Exactly the lines from the line with "for name, shape" to the line with "self.socket = socket" should be extracted, both included, with no other lines.

□ □ □ □

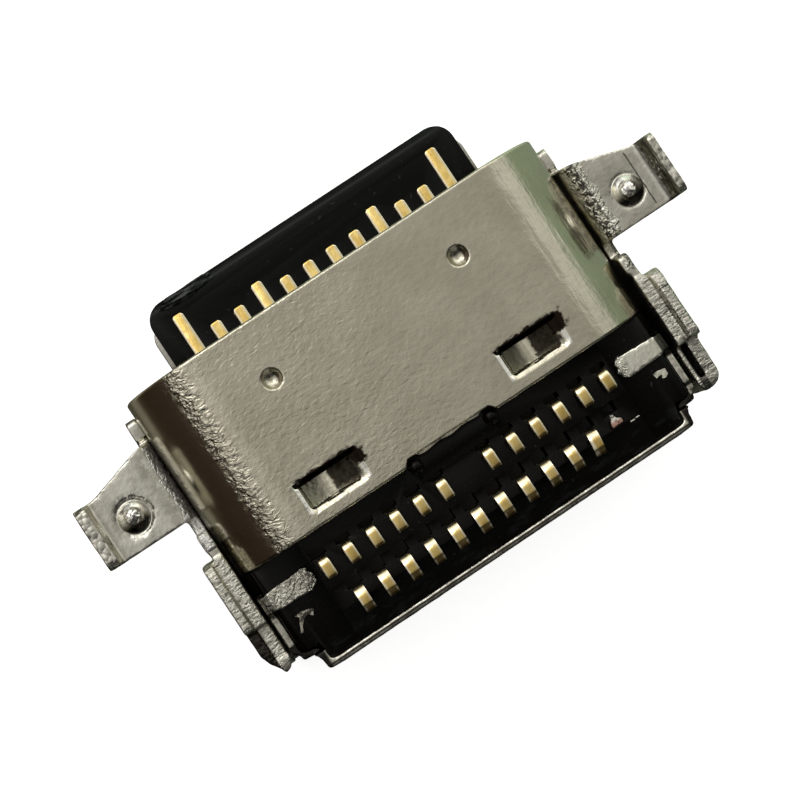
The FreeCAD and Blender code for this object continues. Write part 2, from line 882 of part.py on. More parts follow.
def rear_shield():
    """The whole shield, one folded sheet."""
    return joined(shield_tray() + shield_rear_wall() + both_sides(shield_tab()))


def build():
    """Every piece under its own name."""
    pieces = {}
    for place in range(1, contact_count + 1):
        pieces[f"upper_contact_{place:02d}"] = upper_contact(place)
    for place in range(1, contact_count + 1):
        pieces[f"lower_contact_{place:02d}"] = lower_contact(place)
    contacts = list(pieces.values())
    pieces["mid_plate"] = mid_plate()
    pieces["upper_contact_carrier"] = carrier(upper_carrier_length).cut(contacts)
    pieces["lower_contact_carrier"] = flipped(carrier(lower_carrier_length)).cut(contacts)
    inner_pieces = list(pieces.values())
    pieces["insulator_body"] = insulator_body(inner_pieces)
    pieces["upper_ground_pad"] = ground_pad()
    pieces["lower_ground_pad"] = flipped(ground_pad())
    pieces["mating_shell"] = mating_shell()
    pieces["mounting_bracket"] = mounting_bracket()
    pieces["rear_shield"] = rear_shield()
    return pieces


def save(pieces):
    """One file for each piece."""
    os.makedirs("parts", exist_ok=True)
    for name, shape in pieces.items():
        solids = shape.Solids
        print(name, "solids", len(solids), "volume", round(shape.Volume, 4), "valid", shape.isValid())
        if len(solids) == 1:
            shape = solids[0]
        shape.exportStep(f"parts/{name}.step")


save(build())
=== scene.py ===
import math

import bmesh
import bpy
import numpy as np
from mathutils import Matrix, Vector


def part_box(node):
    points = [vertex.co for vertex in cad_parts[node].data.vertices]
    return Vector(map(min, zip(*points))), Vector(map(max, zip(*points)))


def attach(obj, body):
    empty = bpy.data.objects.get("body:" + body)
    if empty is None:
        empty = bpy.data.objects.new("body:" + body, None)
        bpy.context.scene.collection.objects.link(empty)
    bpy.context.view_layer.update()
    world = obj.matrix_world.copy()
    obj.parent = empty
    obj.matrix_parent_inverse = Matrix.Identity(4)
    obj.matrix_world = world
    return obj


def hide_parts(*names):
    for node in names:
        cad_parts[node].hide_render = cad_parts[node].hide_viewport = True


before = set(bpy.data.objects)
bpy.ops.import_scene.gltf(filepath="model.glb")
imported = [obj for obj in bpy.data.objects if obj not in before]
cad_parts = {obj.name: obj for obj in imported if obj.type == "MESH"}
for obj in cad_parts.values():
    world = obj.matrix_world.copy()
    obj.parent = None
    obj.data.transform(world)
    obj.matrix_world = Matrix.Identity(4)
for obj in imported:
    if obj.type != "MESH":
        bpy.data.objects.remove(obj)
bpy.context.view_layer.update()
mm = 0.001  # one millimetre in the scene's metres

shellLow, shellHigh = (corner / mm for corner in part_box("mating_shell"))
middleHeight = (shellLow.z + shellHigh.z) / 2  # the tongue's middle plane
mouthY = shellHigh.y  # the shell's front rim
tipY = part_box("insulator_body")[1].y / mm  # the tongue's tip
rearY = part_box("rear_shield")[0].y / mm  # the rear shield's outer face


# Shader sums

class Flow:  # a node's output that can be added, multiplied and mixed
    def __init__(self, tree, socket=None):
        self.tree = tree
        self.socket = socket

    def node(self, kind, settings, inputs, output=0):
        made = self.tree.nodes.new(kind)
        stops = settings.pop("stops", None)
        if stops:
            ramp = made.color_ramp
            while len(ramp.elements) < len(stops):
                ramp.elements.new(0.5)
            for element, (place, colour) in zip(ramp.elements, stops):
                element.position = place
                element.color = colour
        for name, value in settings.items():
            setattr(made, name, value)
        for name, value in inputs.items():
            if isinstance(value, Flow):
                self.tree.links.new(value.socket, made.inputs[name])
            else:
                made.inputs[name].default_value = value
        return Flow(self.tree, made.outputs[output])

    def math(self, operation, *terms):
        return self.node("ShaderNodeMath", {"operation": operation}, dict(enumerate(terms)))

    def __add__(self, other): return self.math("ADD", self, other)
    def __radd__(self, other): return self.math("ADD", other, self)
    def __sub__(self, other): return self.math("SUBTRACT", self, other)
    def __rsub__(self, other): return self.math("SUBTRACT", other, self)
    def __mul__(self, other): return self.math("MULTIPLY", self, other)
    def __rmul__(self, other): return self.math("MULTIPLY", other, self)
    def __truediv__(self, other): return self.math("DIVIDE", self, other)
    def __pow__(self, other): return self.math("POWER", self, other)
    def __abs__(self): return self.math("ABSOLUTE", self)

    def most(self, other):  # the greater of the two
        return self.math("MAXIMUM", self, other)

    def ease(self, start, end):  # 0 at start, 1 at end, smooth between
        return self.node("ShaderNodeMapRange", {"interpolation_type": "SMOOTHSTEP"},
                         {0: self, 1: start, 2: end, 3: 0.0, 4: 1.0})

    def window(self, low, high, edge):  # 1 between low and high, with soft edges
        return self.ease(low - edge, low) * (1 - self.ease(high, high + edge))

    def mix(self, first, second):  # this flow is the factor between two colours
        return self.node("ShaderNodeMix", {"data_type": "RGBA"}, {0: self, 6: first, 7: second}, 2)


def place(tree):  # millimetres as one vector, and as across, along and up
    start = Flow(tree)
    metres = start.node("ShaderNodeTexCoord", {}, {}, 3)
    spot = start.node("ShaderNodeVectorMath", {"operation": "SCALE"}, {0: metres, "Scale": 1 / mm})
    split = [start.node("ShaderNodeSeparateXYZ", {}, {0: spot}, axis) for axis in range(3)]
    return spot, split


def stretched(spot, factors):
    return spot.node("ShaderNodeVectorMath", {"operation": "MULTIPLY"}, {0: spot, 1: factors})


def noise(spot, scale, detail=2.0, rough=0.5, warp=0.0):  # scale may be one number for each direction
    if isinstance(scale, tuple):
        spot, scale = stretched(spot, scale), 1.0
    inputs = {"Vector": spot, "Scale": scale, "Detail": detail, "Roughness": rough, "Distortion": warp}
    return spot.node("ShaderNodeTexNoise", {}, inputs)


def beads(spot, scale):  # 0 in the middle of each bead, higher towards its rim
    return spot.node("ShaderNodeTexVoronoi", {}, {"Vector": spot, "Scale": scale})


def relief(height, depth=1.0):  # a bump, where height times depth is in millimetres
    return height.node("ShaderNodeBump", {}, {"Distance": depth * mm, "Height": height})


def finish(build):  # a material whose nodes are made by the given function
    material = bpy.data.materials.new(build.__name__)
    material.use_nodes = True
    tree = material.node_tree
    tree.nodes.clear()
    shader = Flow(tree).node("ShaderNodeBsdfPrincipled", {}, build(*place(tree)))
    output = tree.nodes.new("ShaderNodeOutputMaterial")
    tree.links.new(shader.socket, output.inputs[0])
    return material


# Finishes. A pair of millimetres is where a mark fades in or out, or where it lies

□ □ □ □

## TASK RESULT:
    for name, shape in pieces.items():
        solids = shape.Solids
        print(name, "solids", len(solids), "volume", round(shape.Volume, 4), "valid", shape.isValid())
        if len(solids) == 1:
            shape = solids[0]
        shape.exportStep(f"parts/{name}.step")


save(build())
=== scene.py ===
import math

import bmesh
import bpy
import numpy as np
from mathutils import Matrix, Vector


def part_box(node):
    points = [vertex.co for vertex in cad_parts[node].data.vertices]
    return Vector(map(min, zip(*points))), Vector(map(max, zip(*points)))


def attach(obj, body):
    empty = bpy.data.objects.get("body:" + body)
    if empty is None:
        empty = bpy.data.objects.new("body:" + body, None)
        bpy.context.scene.collection.objects.link(empty)
    bpy.context.view_layer.update()
    world = obj.matrix_world.copy()
    obj.parent = empty
    obj.matrix_parent_inverse = Matrix.Identity(4)
    obj.matrix_world = world
    return obj


def hide_parts(*names):
    for node in names:
        cad_parts[node].hide_render = cad_parts[node].hide_viewport = True


before = set(bpy.data.objects)
bpy.ops.import_scene.gltf(filepath="model.glb")
imported = [obj for obj in bpy.data.objects if obj not in before]
cad_parts = {obj.name: obj for obj in imported if obj.type == "MESH"}
for obj in cad_parts.values():
    world = obj.matrix_world.copy()
    obj.parent = None
    obj.data.transform(world)
    obj.matrix_world = Matrix.Identity(4)
for obj in imported:
    if obj.type != "MESH":
        bpy.data.objects.remove(obj)
bpy.context.view_layer.update()
mm = 0.001  # one millimetre in the scene's metres

shellLow, shellHigh = (corner / mm for corner in part_box("mating_shell"))
middleHeight = (shellLow.z + shellHigh.z) / 2  # the tongue's middle plane
mouthY = shellHigh.y  # the shell's front rim
tipY = part_box("insulator_body")[1].y / mm  # the tongue's tip
rearY = part_box("rear_shield")[0].y / mm  # the rear shield's outer face


# Shader sums

class Flow:  # a node's output that can be added, multiplied and mixed
    def __init__(self, tree, socket=None):
        self.tree = tree
        self.socket = socket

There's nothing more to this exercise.